For 12 years, Charlie has been by my side even as we left Florida and moved to Kingston, Ontario. As we don’t have any kids, I suspect the wave of emotions we were feeling was much like a parent with a child. He had been eating less as of late and with the brutally long Kingston winter, I took his trouble with the stairs to be related to arthritis and a previous incident of slipping on the ice. I had no idea what was brewing inside his abdomen. The night before he just couldn’t get comfortable and he was panting more than usual. The next morning he seemed more lethargic, weak, and would not eat. My wife Jennifer, also a veterinarian, had taken him to her job that morning since he seemed very weak and lethargic. The x-rays showed a large mass on his spleen.

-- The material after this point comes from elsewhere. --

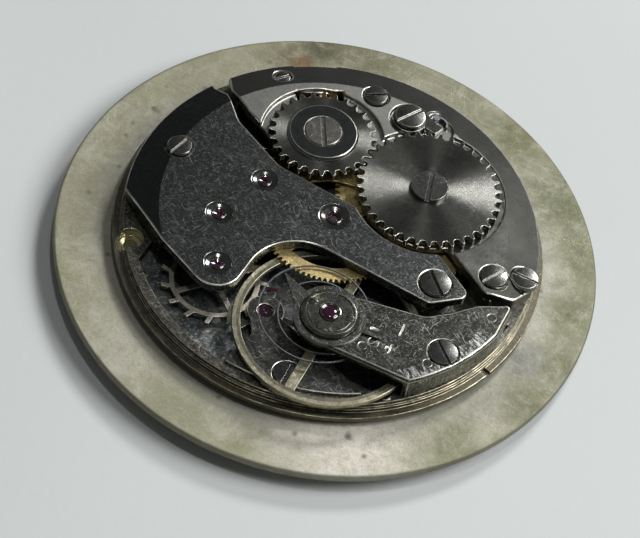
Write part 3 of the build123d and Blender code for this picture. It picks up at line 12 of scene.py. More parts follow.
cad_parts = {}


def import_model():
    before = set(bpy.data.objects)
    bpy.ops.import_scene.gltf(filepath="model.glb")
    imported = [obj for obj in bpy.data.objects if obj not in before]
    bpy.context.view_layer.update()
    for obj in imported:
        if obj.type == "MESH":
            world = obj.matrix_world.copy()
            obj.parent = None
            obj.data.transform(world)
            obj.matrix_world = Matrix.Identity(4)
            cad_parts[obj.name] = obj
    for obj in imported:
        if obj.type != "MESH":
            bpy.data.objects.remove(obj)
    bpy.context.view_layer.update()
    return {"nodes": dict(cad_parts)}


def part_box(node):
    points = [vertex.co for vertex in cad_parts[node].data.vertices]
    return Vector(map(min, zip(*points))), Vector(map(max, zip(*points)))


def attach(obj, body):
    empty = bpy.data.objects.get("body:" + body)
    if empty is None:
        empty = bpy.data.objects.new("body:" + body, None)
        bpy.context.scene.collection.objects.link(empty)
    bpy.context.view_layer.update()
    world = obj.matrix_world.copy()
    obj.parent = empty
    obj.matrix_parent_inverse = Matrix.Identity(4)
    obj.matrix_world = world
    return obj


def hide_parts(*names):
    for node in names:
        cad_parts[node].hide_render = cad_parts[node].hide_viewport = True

I was devastated by this news and I now know how many of my clients feel in a moment like this. The fear of losing a family member, the uncertainty of whether he would be make it, the concern for his quality of life…all the things I had discussed numerous times with pet owners over the years were now swirling through my mind. I left the clinic to go pick up my buddy and bring him back to the Kingston Veterinary Clinic where I work. He was definitely weaker looking then when I left and it crushed me to know he was hurting. How could I have not seen this coming? I was upset with myself but I had to be strong for Charlie. His chest x-rays had been normal and no blood was seen on the ultrasound as is often the case with these tumors. Jennifer & I talked; we decided to go forward with surgery. We knew of all the outcomes and the risks. I had to try and save my best friend. I couldn’t give up on him. More importantly though, I wasn’t ready to let go.